In this, Cassuto differs from common approaches to “fix the mess,” such as calls to expand the ranks of professionally preferred and economically sustainable positions by converting part-time, non-tenurable ones to full-time, tenurable ones (for example, American Association of University Professors 2015-16 Annual Report on “The Economic Status of the Profession”). Cassuto argues, persuasively, that this will not come to pass. The days of every freshly minted PhD stepping into a full-time, tenure-track job belongs to the past; specifically, the period between the end of WWII and the close of the 1960s. In the history of American higher education woven throughout the book, Cassuto establishes that the unique circumstances of that period led to those halcyon days for those aspiring to the professorship. Changes in demographics and policies (educational and public) force us to abandon hope of this returning and instead imagine, again, a more expansive job market for those with doctorates.
Towards this end, Cassuto recommends that from first contact with a prospective student through every stage of advising, faculty speak openly of the dismal academic market and approvingly of “alt-ac” careers. The chapters are arranged around the “life-cycle” of a graduate student (Admissions, Classwork, The Comprehensive Exams, Advising, Degrees, Professionalism, and The Job Market Reconceived) and offer concrete recommendations on how to adjust each of these phases in ways that will serve graduate students, graduate education, and by extension, undergraduate education and public life. The discrete changes he advocates (such as ways to reduce time to degree completion and alternate models of comprehensive exams and dissertations) are not original, but situating them within an enlarged concept of the possible uses of a doctorate is.
An expanded concept of the potential purposes of the doctoral degree requires a significant change of attitude among graduate school faculty; they must sincerely support, and at times initiate, student embrace of career paths that do not resemble their own. Jobs in high schools, in business, in government, and so forth, must be accorded the same respect as full-time, tenure-track positions. This attitude shift will be, I venture, more challenging than Cassuto acknowledges.
Cassuto is correct that this shift requires faculty to grasp, and leverage, the oversized role they play in their students’ lives.
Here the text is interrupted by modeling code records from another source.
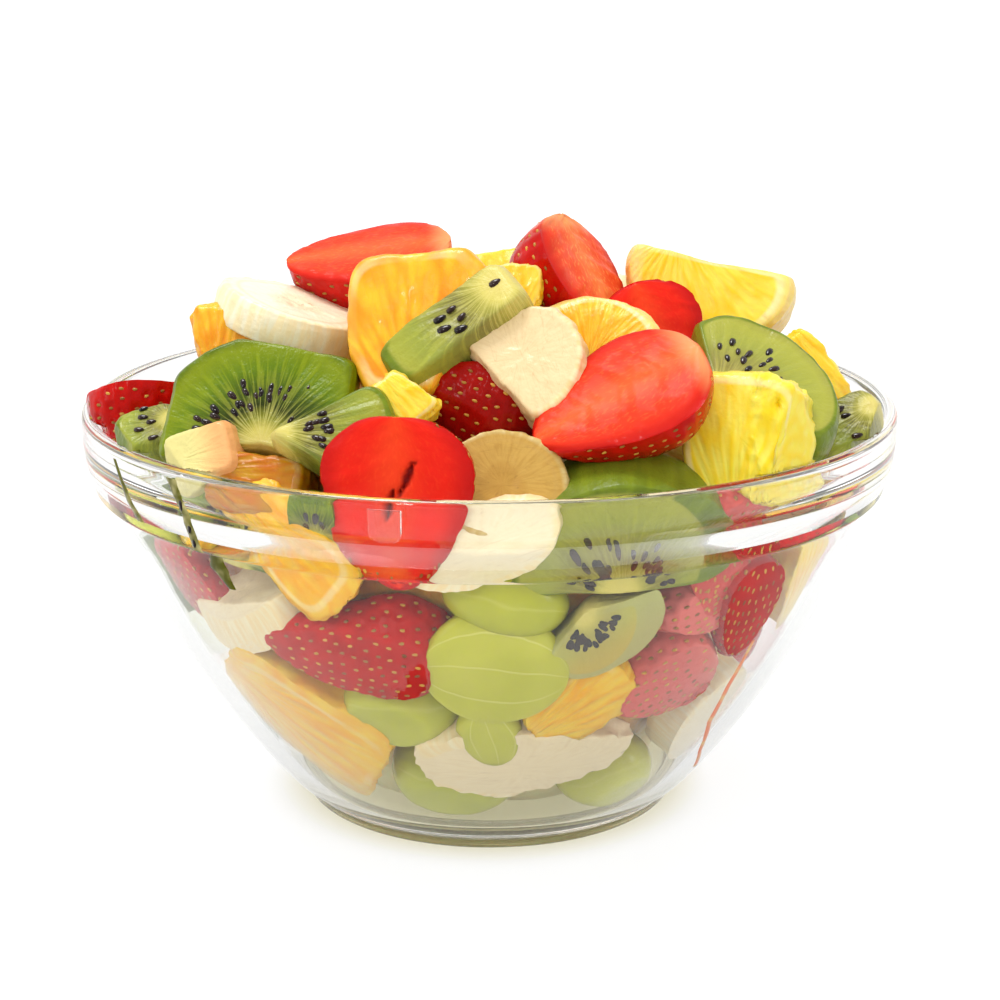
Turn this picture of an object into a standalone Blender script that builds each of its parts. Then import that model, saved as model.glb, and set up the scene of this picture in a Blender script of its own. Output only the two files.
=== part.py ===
"""A clear glass bowl heaped with fruit salad: cut strawberries, kiwi, banana, orange and grapes.

The bowl stands on its foot ring at Z = 0, with its axis on Z. Lengths in this file are in
millimetres until a mesh is written, and the front of the bowl faces -Y.
"""
import math
import random

import bmesh
import bpy
from mathutils import Matrix, Vector

# Driving dimensions
MM = 0.001
RIM_RADIUS = 90.0
BOWL_HEIGHT = 91.0
WALL = 3.2
FOOT_RADIUS = 42.5
FLOOR_Z = 7.0
RECESS_RADIUS = 36.0
RECESS_DEPTH = 1.2
# The thick band under the rim stands out from the curved wall below it
BAND_BOTTOM = 74.6
BAND_FOOT_RADIUS = 88.0
SHELF_Z = 76.0
# Ends and handles of the curve that the outside of the wall follows, as (radius, height)
WALL_CURVE = ((44.8, 4.2), (49.0, 5.5), (81.0, 48.0), (83.6, 73.8))
WALL_STEPS = 7
TURN_STEPS = 36
# Space kept between two pieces, and between the fruit and the glass
GAP = 0.35
GLASS_GAP = 0.5
# The fruit behind the pieces that show
CORE_INSET = 9.0
CORE_TOP = 108.0
CORE_SHOULDER = 76.0
CORE_SHOULDER_RADIUS = 71.0
CORE_STEPS = 16
CUTTER_TOP = 150.0
SEED = 7
# Share of the radius that the corners of a sector have lost
CORNER_WEAR = 0.13
# Softness of a chunk's corners: 1 is an egg, 0 a box
CHUNK_POWER = 0.55
# Corners closer than this are welded after a cut
WELD = 0.02

# Rings of fruit round the back: height, radius, how many, first and last angle in degrees
HEAP_RINGS = (
    (20, 49, 4, 8, 172), (38, 60, 5, 2, 178), (57, 70, 6, -4, 184), (75, 77, 7, -10, 190),
    (92, 61, 6, 10, 170), (103, 43, 5, 0, 180), (107, 21, 3, 30, 150),
)

# Sizes of the fruit, as the maker of each form reads them
HALF_BERRY = "half_berry"
SECTOR = "sector"
DISC = "disc"
CHUNK = "chunk"
GRAPE = "grape"
HALF_GRAPE = "half_grape"

COLOURS = {
    "glass": (0.92, 0.96, 0.94),
    "strawberry": (0.78, 0.03, 0.03),
    "kiwi": (0.36, 0.50, 0.08),
    "banana": (0.86, 0.76, 0.48),
    "orange": (0.95, 0.50, 0.05),
    "grape": (0.52, 0.60, 0.14),
    "mixed_fruit": (0.80, 0.55, 0.20),
}

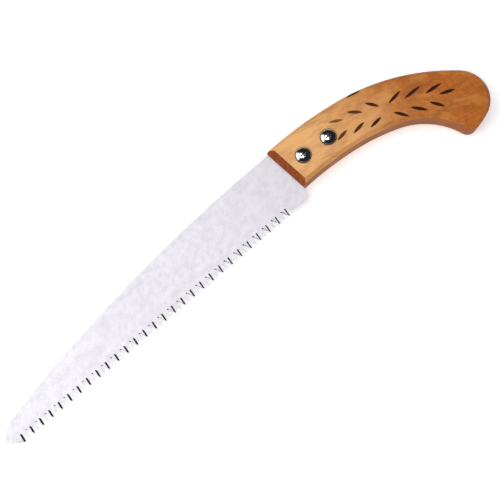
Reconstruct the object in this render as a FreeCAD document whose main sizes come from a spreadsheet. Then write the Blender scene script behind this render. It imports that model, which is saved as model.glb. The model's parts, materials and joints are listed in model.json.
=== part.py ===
import FreeCAD, Part
import math
import os

import Sketcher
from FreeCAD import Placement, Rotation, Vector

# Pruning saw lying on its far side: X runs from the blade's tip to the handle's butt,
# Y from the teeth to the spine, Z out of the near face. The front screw's axis is the
# local origin of every body; each body's Placement moves it to the middle of the saw.

SIZES = {
    "origin_shift_x": 81.364,
    "origin_shift_y": 22.057,
    "handle_thickness": 20.0,
    "handle_front_limit": -12.0,
    "handle_edge_chamfer": 2.6,
    "front_edge_chamfer": 4.3,
    "kerf_width": 1.24,
    "kerf_end_x": 36.0,
    "kerf_start_x": -30.0,
    "bore_diameter": 6.8,
    "counterbore_diameter": 12.0,
    "counterbore_depth": 1.8,
    "rear_screw_x": 21.1,
    "rear_screw_y": -1.7,
    "blade_thickness": 1.2,
    "blade_hole_diameter": 6.8,
    "tooth_pitch": 4.35,
    "tooth_tip_y": -24.3,
    "gullet_root_y": -19.3,
    "gullet_root_width": 0.8,
    "gullet_first_x": -276.0,
    "gullet_front_run": 0.4,
    "gullet_rear_run": 2.25,
    "gullet_overrun": 2.0,
    "bevel_width": 1.0,
    "bevel_rise": 0.8,
    "tooth_pairs": 28,
    "washer_diameter": 11.7,
    "washer_bore": 5.3,
    "washer_thickness": 1.1,
    "washer_bevel": 0.55,
    "washer_bevel_height": 0.8,
    "seat_gap": 0.02,
    "screw_head_diameter": 10.2,
    "screw_head_rim": 0.4,
    "screw_head_height": 2.4,
    "screw_dome_radius": 7.6,
    "screw_shank_diameter": 5.0,
    "screw_shank_length": 14.6,
    "recess_arm_length": 4.8,
    "recess_arm_width": 1.3,
    "recess_depth": 1.9,
    "recess_taper": -9.0,
    "nut_head_diameter": 11.5,
    "nut_head_thickness": 1.6,
    "nut_sink": 0.2,
    "nut_sleeve_diameter": 6.5,
    "nut_sleeve_top": 18.4,
    "nut_bore_diameter": 5.1,
    "nut_bore_floor": 3.4,
    "nut_slot_width": 1.2,
    "nut_slot_depth": 0.8,
    "gouge_depth": 0.9,
    "gouge_tool_radius": 1.0,
}

# Corner name: x, y, signed radius of the edge that leaves it (None for a straight edge,
# negative for an edge that turns to the right).
HANDLE_OUTLINE = {
    "front_top": (-17.5, 18.62, None),
    "crown_start": (-9.31, 18.62, -287.7),
    "crown_middle": (43.13, 13.80, -147.05),
    "butt_top": (118.99, -25.51, -20.81),
    "butt_bottom": (111.51, -59.99, -75.3),
    "beak_outer": (102.89, -62.57, -6.3),
    "beak_inner": (95.46, -58.4, 51.3),
    "grip_waist": (63.39, -25.86, 158.3),
    "belly_middle": (29.09, -17.51, 259.0),
    "front_bottom": (-13.3, -15.59, None),
}
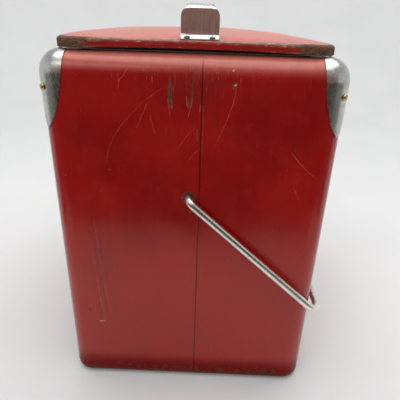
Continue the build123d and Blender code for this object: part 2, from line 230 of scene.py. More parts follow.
def paint(name, part):
    """Old red enamel on steel. part is case, base or lid."""
    t = Tree(name)
    p, x, y, z = t.p, t.x, t.y, t.z
    big = t.noise(p, 110, 3, 0.55)
    mid = t.noise(p, 13, 4, 0.62)
    fine = t.noise(p, 1.3, 3, 0.6)
    peel = t.noise(p, 3.2, 1, 0.5)
    color = t.mix(t.ramp(big, 0.3, 0.7), RED_DEEP, RED)
    color = t.mix(t.ramp(mid, 0.45, 0.8, 0, 0.30), color, (0.33, 0.006, 0.004))

    # hairlines over every panel, more of them in patches
    patch = t.ramp(t.noise(p, 45, 2, 0.5), 0.48, 0.68)
    hair = t.most(
        hairlines(t, (0.0, 0.0, 0.0), 5.0, 0.010),
        hairlines(t, (0.5, 0.35, 0.0), 7.0, 0.006),
        hairlines(t, (-0.7, -0.45, 0.3), 9.0, 0.005),
    )
    hair = t.m("MULTIPLY", hair, patch)
    # small knocks through to the primer
    knock = t.ramp(t.cells(t.v("ADD", p, t.vec(mid, fine, mid)), 17).outputs["Distance"], 0.075, 0.045)
    knock = t.m("MULTIPLY", knock, t.ramp(t.noise(p, 60, 1, 0.5), 0.56, 0.62))

    dust = t.ramp(t.cells(t.v("ADD", p, t.vec(fine, mid, fine)), 6.5).outputs["Distance"], 0.085, 0.05)
    dust = t.m("MULTIPLY", dust, t.ramp(t.noise(p, 30, 2, 0.6), 0.38, 0.62, 0.0, 0.36))
    streaks = t.noise(t.v("MULTIPLY", p, (1.0, 1.0, 0.05)), 3.5, 3, 0.6)
    color = t.mix(t.ramp(streaks, 0.52, 0.74, 0.0, 0.30), color, t.v("SCALE", color, scale=0.62))
    light, dark, bare = hair, knock, None
    # upward faces and the case's top shoulder made paler pink: partly sun-faded paint, partly a painted highlight of
    # the bright overhead
    fade_and_sky_sheen = t.m("MULTIPLY", t.ramp(t.nz, 0.15, 0.85), t.ramp(mid, 0.2, 0.8, 0.75, 1.0))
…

Interviews and anecdotes poignantly remind readers that the trust and admiration graduate students extend to their advisors may result in students shying from decisions that are in their own personal and professional interests for fear of disappointing their advisors. The prejudice that only a career in academia is worthy of doctorates exacts a tremendous toll on students. They sacrifice years, foregoing earnings and retirement savings, while accumulating debt and enduring personal and professional limbo. Cassuto rightly characterizes this as a “moral” crisis demanding action.